Spin back to the start, 1994 when Wendy planned a trip for herself and her boyfriend to China, where she planned to show him the very best of her native land. Two weeks before the holiday, disaster struck and work responsibilities meant the unlucky man could not travel. Undeterred, Wendy placed an ad in the personal column looking for a travel companion, tickets having been bought and paid for. She was absolutely astonished by the number of replies she received. There was, of course, a slight hitch, a visa was needed for China and the time was too short to get one.
However, Wendy saw an opportunity – people definitely wanted to go to China and they needed someone to help them navigate the difficulties of travelling around this little-known country. With her first group of sixteen people, all but one, retired and still active, Wendy ran a 28 day trip, using exceptional guides who created, as they continue to do, a real sense of family. Those original travellers have clocked up an incredible one hundred Wendy Wu Tours between them. Something must have been right!

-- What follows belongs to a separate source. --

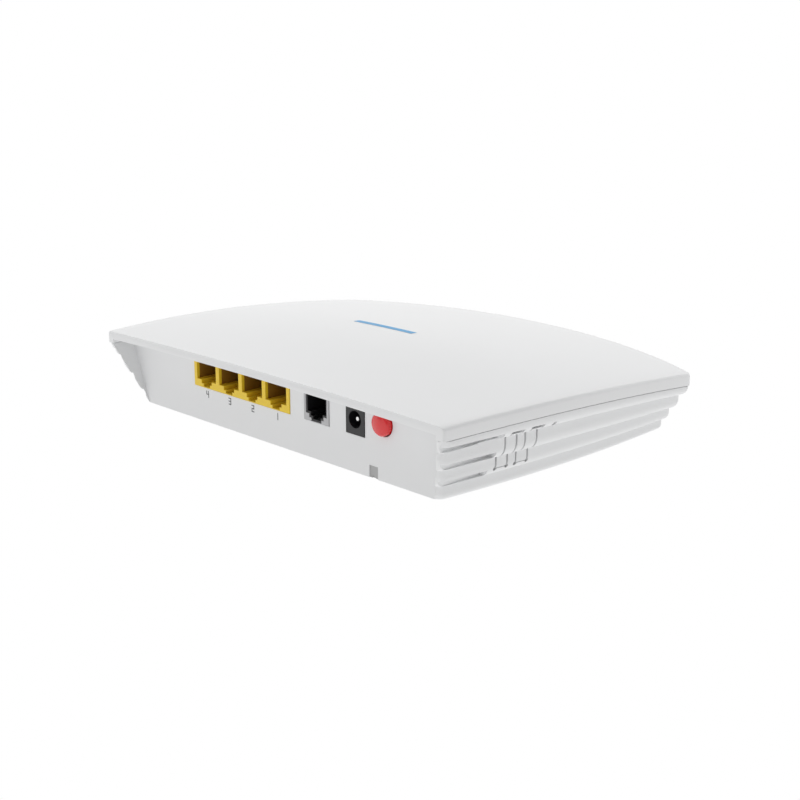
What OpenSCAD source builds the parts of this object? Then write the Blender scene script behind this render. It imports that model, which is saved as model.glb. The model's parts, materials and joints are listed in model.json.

Wendy says that the company’s ethos is that they take people out of their ordinary lives, show them a totally different country, so that they learn through the cultural experiences only local guides can provide, whilst ensuring the potentially tricky bits of travelling to emerging destinations are all taken care of. The new Immerse Yourself tours have been created to give guests an even deeper understanding of their country of choice through experiential, cultural and active journeys – cycling in China as the locals do or cooking with a family in Nepal, for example.
Once customers had taken every possible tour in China, they wanted more from Wendy, so tours to Japan and the rest of Asia developed. The skills learnt in China, dealing with a more restricted regime that had yet to embrace tourism fully, were successfully transferred to other locations. And thus, travellers with a pioneering spirit, many of whom are of mature years, discovered new parts of the world.
Where is next and new on the menu to satisfy those with an appetite to repeat or try Wendy’s winning formula when they travel? South America is the answer! We’ll be watching with interest.